The flip side is that (at least in Israel) Google Maps is not taking you through neighbourhoods and such where you really really do not want to be driving through. The IDF has (or had - not sure how current that is) an instruction not to use waze for soldiers in certain areas.
On a couple visits to Israel I used Waze because everyone did. Every single ride I was taken through "crazy" routes that wasted my time. Every 5 minutes i got an ad showing me a small discount for something I don't need if I detour 5 or 20 minutes off my route. I don't get that with Google maps.
Always sad when a big company kills an idea, but it happens a lot.
For me the really sad thing about this is thinking about all that community collected data. If a company manages to attract a community of people volunteering and contributing data, it's wrong for that to be taken away.
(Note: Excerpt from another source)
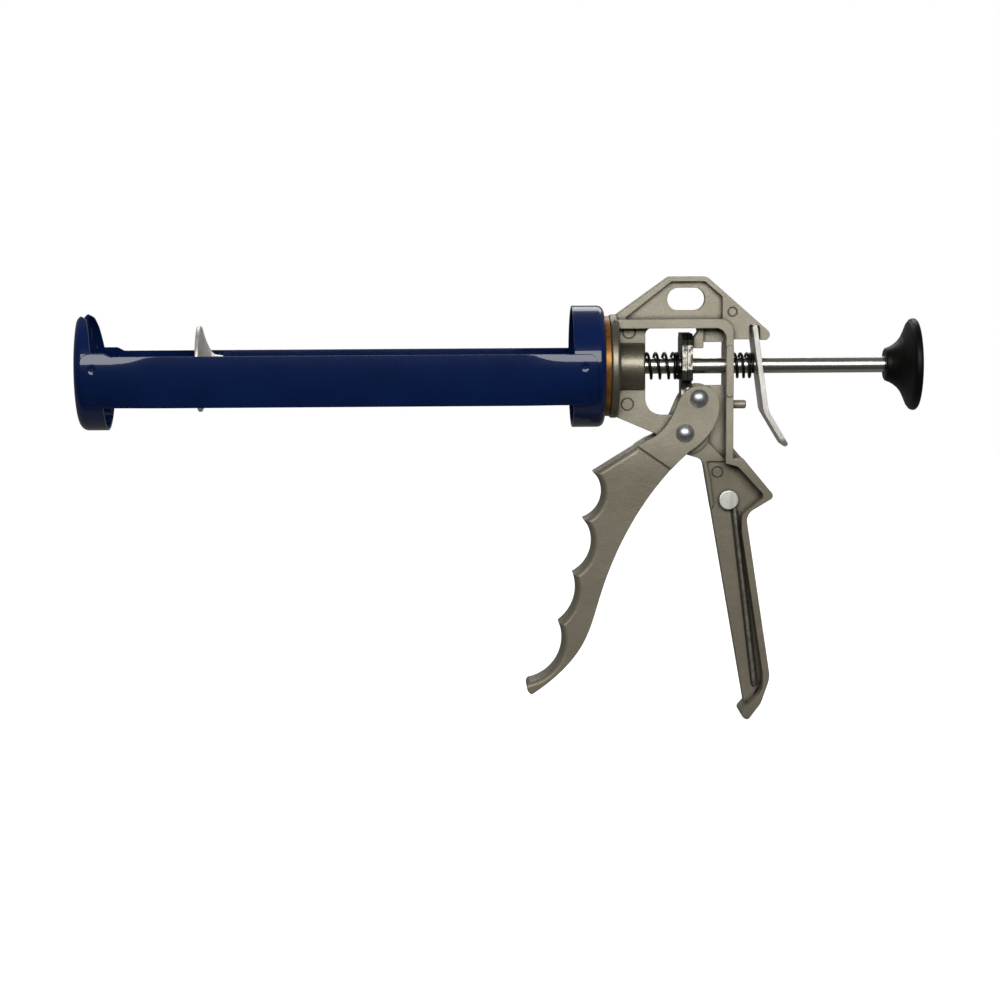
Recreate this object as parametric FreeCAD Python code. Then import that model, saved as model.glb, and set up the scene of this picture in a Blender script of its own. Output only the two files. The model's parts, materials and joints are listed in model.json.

Hopefully it won't be taken away completely in this case, but if the app is phased out, then you'll just have to hope your data shows up within google maps in some form. You're at their mercy. The data was collected by the community but it never belonged to the community.
There's a broad principle here which I think we need to be more collectively savvy about. Community "Crowd sourcing" should always go hand-in hand with community ownership of the data. This means open licensing and offering of bulk downloads. There needs to be increased awareness, and strong campaigns against the behaviour of companies who recruit a volunteer community, but don't give the data back (and I mean give it back properly, in a raw unencumbered open-licensed form)
Waze is not the worst example of this because I think a lot of waze contribution is in the form of very passive data collection. The value comes from algorithms rather than dedicated passionate contribution from volunteers. But even so. The community puts data in. The community loses the data in the end.